Chubais' claim that the government could not meet its debts to the coal industry without "taking money away from doctors and teachers" was a cynical lie, Budko went on to argue. After all, the government had found money for the war in Chechnya.

"If the actions of February 8 do not bring the results we expect from the government", the miners' leader was quoted as saying, "on March 1 there will be a strike — not one-day, not a warning — but a countrywide strike of coal workers, a full stoppage of work".
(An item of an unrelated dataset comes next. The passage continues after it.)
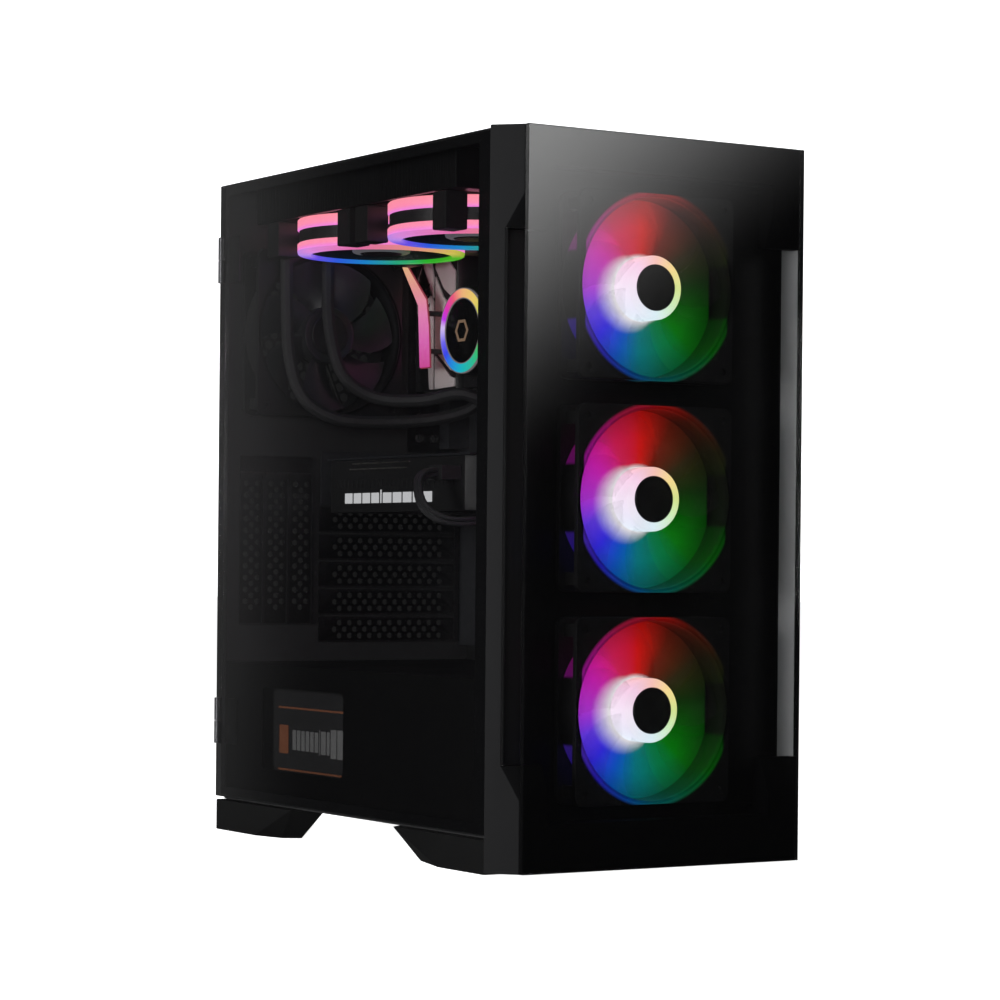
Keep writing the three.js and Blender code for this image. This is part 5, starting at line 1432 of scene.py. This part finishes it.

Earlier, Budko had indicated some of the types of action that were likely to accompany the stoppage. A thousand miners, he suggested on February 2, might well come from all over Russia to picket the House of Government in Moscow.

Electoral bloc

More than 800,000 people are employed in the coal industry, and a shift by miner activists to concerted political organising would spell an end to the almost complete absence of workers and their representatives from political life. In mid-December a conference of PRUP local leaders from coal enterprises throughout the country took a decision to found a "Miners of Russia" electoral bloc, with the aim of having miners' representatives elected to the State Duma.

There is no guarantee that this bloc will develop a program capable of defending miners' interests. For one thing, the miners are handicapped by suspiciousness toward existing left parties. At worst, miners' representatives in the parliament might act simply as a lobby for coal industry enterprises, similar to the lobbies that already represent agro-industry and defence firms.

However, the high level of mineworker activism in the past six months suggests that the PRUP's efforts at political organising could serve as a bridge allowing large numbers of mineworkers to make the transition to genuine left politics. With further big struggles to come, the re-emergence of the working class in Russia as a mass political force, defending its own specific interests, is a serious prospect.